The Senate approved the measure by a 59-38 margin, quickly followed by the US House of Representatives with a 289-112 vote that sent the 18-billion-dollar plan to President Barack Obama to sign into law. “We have a responsibility to make sure out-of-work Americans can still access the vital safety-net programs they need to keep a roof over their heads and food on the table,” said Democratic Senator Max Baucus.

Baucus, chairman of the Senate Finance Committee, said the US Congress would work “to pass a longer-term solution and create the jobs that will get our economy moving again.” The legislation, estimated to cost 18 billion dollars, also extends a stopgap health insurance program, a small business loan program, satellite television licensing, and national flood insurance.

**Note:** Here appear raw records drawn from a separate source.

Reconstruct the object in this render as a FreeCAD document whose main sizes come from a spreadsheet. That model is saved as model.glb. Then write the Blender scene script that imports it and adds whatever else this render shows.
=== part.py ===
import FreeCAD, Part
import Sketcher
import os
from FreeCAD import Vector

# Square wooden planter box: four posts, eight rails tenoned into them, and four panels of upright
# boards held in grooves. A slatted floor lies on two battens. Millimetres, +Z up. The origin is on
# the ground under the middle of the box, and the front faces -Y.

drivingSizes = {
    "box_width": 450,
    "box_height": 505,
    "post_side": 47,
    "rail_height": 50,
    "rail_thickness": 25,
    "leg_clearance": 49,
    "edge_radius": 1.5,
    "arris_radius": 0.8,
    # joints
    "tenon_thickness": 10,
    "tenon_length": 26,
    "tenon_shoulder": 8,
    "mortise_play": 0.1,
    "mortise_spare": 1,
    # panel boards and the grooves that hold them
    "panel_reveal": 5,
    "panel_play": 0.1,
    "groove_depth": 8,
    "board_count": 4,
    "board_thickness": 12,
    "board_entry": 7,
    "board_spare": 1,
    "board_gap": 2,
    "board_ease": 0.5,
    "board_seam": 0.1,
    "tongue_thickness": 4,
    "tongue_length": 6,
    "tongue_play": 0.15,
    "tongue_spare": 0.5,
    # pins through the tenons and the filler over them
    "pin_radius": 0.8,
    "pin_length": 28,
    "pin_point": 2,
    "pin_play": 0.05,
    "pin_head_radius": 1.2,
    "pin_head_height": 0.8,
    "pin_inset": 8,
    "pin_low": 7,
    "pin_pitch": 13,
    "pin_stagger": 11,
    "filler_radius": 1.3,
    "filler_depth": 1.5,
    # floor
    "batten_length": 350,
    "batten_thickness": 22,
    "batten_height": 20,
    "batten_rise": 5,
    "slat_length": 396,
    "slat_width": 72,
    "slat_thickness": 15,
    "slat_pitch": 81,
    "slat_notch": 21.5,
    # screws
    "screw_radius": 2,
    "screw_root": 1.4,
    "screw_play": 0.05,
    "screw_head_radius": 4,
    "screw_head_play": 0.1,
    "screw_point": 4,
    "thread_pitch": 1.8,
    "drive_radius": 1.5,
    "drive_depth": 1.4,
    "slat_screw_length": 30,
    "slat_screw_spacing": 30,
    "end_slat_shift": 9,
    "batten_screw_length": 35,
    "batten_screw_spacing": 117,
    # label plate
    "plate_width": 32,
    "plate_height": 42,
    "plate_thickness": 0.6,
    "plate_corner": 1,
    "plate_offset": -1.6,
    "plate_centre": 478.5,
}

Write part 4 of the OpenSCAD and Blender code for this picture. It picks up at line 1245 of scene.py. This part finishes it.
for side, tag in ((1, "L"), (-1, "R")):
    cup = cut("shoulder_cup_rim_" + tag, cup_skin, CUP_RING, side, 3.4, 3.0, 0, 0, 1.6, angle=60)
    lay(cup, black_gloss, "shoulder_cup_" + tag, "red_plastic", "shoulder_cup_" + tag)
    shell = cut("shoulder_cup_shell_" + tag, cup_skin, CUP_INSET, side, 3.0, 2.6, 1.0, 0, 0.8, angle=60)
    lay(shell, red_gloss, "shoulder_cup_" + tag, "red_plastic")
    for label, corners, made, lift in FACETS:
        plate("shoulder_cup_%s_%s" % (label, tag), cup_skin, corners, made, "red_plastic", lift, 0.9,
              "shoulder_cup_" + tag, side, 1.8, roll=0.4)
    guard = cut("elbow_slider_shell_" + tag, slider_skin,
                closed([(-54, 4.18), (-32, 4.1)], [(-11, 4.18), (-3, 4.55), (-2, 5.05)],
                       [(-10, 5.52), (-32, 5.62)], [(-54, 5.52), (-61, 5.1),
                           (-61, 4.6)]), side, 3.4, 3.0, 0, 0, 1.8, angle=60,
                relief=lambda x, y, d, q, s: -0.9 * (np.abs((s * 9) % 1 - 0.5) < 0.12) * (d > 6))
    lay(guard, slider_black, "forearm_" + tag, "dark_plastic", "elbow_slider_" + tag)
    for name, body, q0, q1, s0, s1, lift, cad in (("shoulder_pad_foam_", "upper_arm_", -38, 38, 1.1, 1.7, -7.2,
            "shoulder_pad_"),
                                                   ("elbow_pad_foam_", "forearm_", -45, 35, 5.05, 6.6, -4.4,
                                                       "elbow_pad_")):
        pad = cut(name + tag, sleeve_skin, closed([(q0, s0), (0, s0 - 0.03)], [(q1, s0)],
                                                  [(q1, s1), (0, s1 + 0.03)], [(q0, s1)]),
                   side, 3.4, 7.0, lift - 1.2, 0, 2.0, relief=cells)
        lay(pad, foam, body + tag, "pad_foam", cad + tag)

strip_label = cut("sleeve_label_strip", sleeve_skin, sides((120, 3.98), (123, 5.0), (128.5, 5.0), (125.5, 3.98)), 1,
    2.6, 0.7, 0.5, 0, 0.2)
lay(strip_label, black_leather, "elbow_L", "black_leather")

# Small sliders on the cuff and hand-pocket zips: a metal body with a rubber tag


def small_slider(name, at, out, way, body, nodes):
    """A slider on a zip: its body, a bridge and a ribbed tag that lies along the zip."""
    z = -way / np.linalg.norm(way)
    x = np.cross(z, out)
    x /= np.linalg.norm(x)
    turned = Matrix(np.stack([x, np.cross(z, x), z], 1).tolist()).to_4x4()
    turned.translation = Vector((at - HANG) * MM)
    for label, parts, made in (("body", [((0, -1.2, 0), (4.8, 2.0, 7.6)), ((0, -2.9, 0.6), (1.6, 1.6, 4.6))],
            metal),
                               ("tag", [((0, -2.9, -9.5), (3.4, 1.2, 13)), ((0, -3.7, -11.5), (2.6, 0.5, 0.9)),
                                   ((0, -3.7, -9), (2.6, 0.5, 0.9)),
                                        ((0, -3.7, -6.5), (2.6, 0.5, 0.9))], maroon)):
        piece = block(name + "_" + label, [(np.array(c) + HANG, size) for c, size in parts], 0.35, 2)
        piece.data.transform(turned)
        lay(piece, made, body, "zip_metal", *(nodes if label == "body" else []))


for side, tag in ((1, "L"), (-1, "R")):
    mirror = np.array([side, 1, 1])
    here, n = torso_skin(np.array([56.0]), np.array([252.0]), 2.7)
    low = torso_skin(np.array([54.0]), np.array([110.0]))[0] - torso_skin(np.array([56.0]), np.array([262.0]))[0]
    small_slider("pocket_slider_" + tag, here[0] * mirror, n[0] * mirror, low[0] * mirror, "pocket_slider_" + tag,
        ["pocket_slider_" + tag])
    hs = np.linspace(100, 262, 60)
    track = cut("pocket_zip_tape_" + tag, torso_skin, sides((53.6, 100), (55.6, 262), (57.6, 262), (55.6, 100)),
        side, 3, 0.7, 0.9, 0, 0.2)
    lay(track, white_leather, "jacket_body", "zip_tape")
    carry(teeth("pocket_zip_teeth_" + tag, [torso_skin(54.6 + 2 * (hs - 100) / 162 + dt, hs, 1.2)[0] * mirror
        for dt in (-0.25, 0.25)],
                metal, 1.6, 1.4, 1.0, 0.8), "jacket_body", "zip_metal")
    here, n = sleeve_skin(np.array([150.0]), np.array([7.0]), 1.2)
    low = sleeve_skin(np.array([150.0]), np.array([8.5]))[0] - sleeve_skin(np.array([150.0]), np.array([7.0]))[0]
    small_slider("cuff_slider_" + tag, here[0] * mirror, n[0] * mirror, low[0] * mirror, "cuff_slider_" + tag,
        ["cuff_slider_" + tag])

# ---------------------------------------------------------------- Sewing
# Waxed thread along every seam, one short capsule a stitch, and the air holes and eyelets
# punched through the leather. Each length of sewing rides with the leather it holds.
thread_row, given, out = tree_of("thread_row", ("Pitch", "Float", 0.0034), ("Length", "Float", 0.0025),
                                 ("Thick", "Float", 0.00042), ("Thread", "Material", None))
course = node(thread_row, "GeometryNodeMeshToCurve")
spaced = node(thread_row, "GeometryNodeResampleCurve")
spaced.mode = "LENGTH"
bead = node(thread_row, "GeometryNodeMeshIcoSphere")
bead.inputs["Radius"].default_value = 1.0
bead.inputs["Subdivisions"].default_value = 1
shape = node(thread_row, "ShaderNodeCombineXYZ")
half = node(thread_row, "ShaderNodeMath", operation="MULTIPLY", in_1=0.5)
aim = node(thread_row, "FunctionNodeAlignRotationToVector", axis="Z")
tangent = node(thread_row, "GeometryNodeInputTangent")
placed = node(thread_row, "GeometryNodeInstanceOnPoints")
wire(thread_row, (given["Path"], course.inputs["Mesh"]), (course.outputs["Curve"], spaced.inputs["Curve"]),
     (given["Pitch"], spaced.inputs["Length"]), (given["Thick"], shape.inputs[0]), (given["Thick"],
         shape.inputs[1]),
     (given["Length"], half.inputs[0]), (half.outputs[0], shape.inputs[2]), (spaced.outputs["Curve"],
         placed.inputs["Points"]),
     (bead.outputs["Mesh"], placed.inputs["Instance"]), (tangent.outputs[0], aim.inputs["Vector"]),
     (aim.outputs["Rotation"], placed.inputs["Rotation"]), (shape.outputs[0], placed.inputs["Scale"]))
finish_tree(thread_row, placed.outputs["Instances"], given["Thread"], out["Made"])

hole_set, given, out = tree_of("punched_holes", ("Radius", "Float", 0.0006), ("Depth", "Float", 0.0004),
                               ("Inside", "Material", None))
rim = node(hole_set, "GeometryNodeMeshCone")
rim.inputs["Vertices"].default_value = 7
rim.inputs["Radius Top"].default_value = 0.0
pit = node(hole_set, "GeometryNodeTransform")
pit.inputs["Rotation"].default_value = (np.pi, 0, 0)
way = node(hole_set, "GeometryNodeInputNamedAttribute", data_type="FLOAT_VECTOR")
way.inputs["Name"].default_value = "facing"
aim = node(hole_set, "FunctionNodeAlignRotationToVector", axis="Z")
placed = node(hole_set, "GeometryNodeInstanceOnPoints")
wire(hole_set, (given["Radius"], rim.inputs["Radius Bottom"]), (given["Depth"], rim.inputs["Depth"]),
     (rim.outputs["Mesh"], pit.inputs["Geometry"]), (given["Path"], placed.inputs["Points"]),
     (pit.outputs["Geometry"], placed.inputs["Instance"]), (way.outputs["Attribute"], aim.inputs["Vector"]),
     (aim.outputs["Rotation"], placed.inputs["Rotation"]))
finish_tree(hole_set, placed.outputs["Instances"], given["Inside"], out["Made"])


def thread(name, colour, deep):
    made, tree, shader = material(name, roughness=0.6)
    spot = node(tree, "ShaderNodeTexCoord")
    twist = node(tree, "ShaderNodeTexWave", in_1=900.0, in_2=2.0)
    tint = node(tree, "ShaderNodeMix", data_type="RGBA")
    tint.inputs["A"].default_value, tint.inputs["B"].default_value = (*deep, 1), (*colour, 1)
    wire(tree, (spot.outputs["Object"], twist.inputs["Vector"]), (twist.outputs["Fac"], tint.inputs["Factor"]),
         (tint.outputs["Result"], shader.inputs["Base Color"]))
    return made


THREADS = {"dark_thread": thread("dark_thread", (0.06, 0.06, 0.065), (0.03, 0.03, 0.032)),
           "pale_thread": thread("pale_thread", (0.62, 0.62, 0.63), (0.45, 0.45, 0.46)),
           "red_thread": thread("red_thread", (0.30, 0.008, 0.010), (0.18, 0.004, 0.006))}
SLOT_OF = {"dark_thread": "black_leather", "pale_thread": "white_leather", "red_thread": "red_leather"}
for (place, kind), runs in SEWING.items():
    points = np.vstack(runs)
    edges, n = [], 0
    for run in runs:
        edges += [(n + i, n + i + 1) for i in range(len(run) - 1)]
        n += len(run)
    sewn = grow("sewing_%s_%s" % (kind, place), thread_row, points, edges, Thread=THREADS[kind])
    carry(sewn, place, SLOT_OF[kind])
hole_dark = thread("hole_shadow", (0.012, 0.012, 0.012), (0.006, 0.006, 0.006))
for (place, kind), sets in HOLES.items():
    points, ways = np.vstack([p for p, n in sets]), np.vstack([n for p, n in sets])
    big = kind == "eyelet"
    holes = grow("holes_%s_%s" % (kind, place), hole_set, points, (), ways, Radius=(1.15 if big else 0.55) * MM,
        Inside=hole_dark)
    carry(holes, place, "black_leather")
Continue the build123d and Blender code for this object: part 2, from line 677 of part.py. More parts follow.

Republicans had opposed the measure on grounds that it was not paid for, and would swell the ballooning US deficit. “It is tragic that we are condemning our children and grandchildren to a legacy of higher taxes and a lower standard of living because of these reckless and destructive decisions not to pay for our spending,” said Republican Senator Jim Bunning.

Democratic Representative Sander Levin, chairman of the powerful House Ways and Means Committee, accused Republicans of trying to score “political points” and forgetting their track record when George W. Bush was president. “They seem to have discovered fiscal responsibility when it comes time to extend unemployment benefits but not when it came to paying for tax cuts for the rich and the Iraq war,” he said.

Unemployment — and the sour-but-improving US economy generally — are expected to shape the November mid-term elections that will decide control of the US Congress.